The responsorial psalm grows out of this silence. The style of the music both continues the reflection and draws in the active participation of the assembly. Often the proper psalm refrain becomes a mantra carrying the Sunday scriptures through the week in the hearts of the faithful. Following the practice of the Jewish synagogue, the community traditionally replies to a scriptural reading by singing a psalm or biblical canticle. Today it is called the responsorial psalm, a designation expressing the structural nature of the text and the manner in which it is used as a response to the proclaimed Word of God.

Although some call attention to the meditative quality of the psalm, reflection is not its primary function. Rather, the psalm serves as the people's response to the reading just proclaimed. The scriptural message is to reverberate in the assembly whose members together acknowledge and respond to the word of God by using the word of God. The selection of the responsorial psalms found in the Lectionary was done with the utmost care.

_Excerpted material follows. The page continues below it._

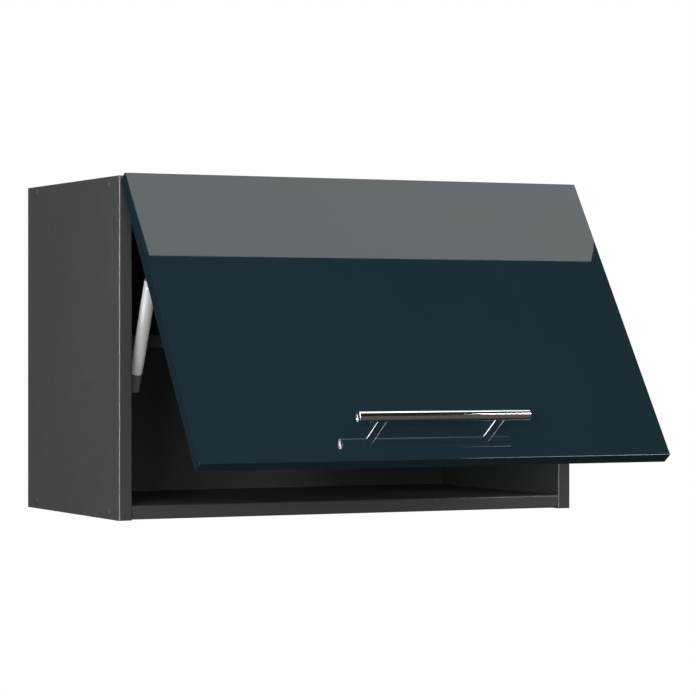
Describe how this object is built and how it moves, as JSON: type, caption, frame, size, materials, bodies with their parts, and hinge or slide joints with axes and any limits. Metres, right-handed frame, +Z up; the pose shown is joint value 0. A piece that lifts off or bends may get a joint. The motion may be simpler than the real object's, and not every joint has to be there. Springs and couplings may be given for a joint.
{
  "type": "lift up wall cabinet",
  "caption": "Wide wall cabinet with a glossy front that lifts up on concealed hinges and gas struts, a bar handle and an inner shelf.",
  "frame": {"origin": "on the wall, midway between the four screw holes of the two wall plates", "axes": "+X along the wall to the right as seen from the room, +Y into the wall, +Z up; the front faces -Y"},
  "size_m": [0.6016, 0.5644, 0.4021],
  "materials": {
    "carcass_board": "graphite melamine, fine matt grain",
    "edge_strip": "graphite edge band, satin",
    "hardboard": "hardboard, plain brown outside and graphite inside",
    "zinc_steel": "bright zinc plate",
    "cap_plastic": "graphite plastic",
    "hanger_plastic": "pale grey moulded plastic",
    "hinge_steel": "nickel plate",
    "bracket_steel": "zinc plate, satin",
    "tube_paint": "pale grey paint, satin",
    "fitting_plastic": "grey moulded plastic",
    "rod_chrome": "polished",
    "door_gloss": "petrol blue high gloss lacquer on board",
    "handle_chrome": "polished chrome",
    "bumper_rubber": "clear soft rubber"
  },
  "bodies": {
    "cabinet": {"side_panel_left": "carcass_board", "side_panel_right": "carcass_board", "top_panel": "carcass_board", "bottom_panel": "carcass_board", "edge_bands": "edge_strip", "back_panel": "hardboard", "back_nails": "zinc_steel", "shelf": "carcass_board", "shelf_edge_band": "edge_strip", "shelf_pins": "zinc_steel", "confirmat_screws": "zinc_steel", "screw_caps": "cap_plastic", "hanger_housing_left": "hanger_plastic", "hanger_housing_right": "hanger_plastic", "hanger_hook_left": "zinc_steel", "hanger_hook_right": "zinc_steel", "hanger_adjusters": "zinc_steel", "hanger_screws": "zinc_steel", "wall_plate_left": "zinc_steel", "wall_plate_right": "zinc_steel", "hinge_plate_left": "hinge_steel", "hinge_plate_right": "hinge_steel", "hinge_plate_screws": "zinc_steel", "hinge_arm_left": "hinge_steel", "hinge_arm_right": "hinge_steel", "hinge_adjusters": "zinc_steel", "hinge_pins": "hinge_steel", "hinge_link_left": "hinge_steel", "hinge_link_right": "hinge_steel", "strut_base_left": "bracket_steel", "strut_base_right": "bracket_steel", "strut_base_studs": "bracket_steel", "strut_base_screws": "zinc_steel"},
    "door": {"door_panel": "door_gloss", "handle_bar": "handle_chrome", "handle_posts": "handle_chrome", "handle_screws": "zinc_steel", "door_bumpers": "bumper_rubber", "hinge_cup_left": "hinge_steel", "hinge_cup_right": "hinge_steel", "hinge_cup_screws": "zinc_steel", "strut_mount_left": "bracket_steel", "strut_mount_right": "bracket_steel", "strut_mount_pins": "bracket_steel", "strut_mount_screws": "zinc_steel"},
    "rod_left": {"strut_rod_left": "rod_chrome", "strut_head_left": "fitting_plastic"},
    "tube_left": {"strut_tube_left": "tube_paint", "strut_collar_left": "fitting_plastic", "strut_foot_left": "fitting_plastic"},
    "rod_right": {"strut_rod_right": "rod_chrome", "strut_head_right": "fitting_plastic"},
    "tube_right": {"strut_tube_right": "tube_paint", "strut_collar_right": "fitting_plastic", "strut_foot_right": "fitting_plastic"}
  },
  "joints": [
    {"name": "door_lift", "type": "hinge", "parent": "cabinet", "child": "door", "pos_m": [0, -0.329, 0.0635], "axis": [-1, 0, 0], "range_deg": [-34.4, 45.6]},
    {"name": "rod_left_swing", "type": "hinge", "parent": "door", "child": "rod_left", "pos_m": [-0.266, -0.35535, -0.0033], "axis": [1, 0, 0], "range_deg": [-38.2, 50.6]},
    {"name": "tube_left_slide", "type": "slide", "parent": "rod_left", "child": "tube_left", "axis": [0, 0.4038, -0.9148], "range_m": [-0.0397, 0.0526]},
    {"name": "rod_right_swing", "type": "hinge", "parent": "door", "child": "rod_right", "pos_m": [0.266, -0.35535, -0.0033], "axis": [1, 0, 0], "range_deg": [-38.2, 50.6]},
    {"name": "tube_right_slide", "type": "slide", "parent": "rod_right", "child": "tube_right", "axis": [0, 0.4038, -0.9148], "range_m": [-0.0397, 0.0526]}
  ],
  "couplings": [
    {"joint": "rod_left_swing", "follows": "door_lift", "ratio": 1.109},
    {"joint": "tube_left_slide", "follows": "door_lift", "m_per_rad": 0.066028},
    {"joint": "rod_right_swing", "follows": "door_lift", "ratio": 1.109},
    {"joint": "tube_right_slide", "follows": "door_lift", "m_per_rad": 0.066028}
  ]
}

The Order of Mass considers it normative that the responsorial psalm be sung. The reason is threefold: the genre of the psalms as lyrical compositions calls for singing; the psalm is a response to the spoken word and ritual structure does not customarily respond to speech with more speech; this is the only time in the liturgy when a psalm is used for its own sake and not to accompany a ritual action. Every effort, therefore, is to be made to sing the psalm response.

The person leading the assembly in the singing of the responsorial psalm is referred to as the cantor or the psalmist. The psalm should be sung at the ambo, since the psalm is part of the Word of God and the ambo is the place from which that Word is proclaimed. The responsorial psalm is the assembly's acclamation of the proclamation of God's Word in our midst. That is how we worship: proclamation followed by acclamation.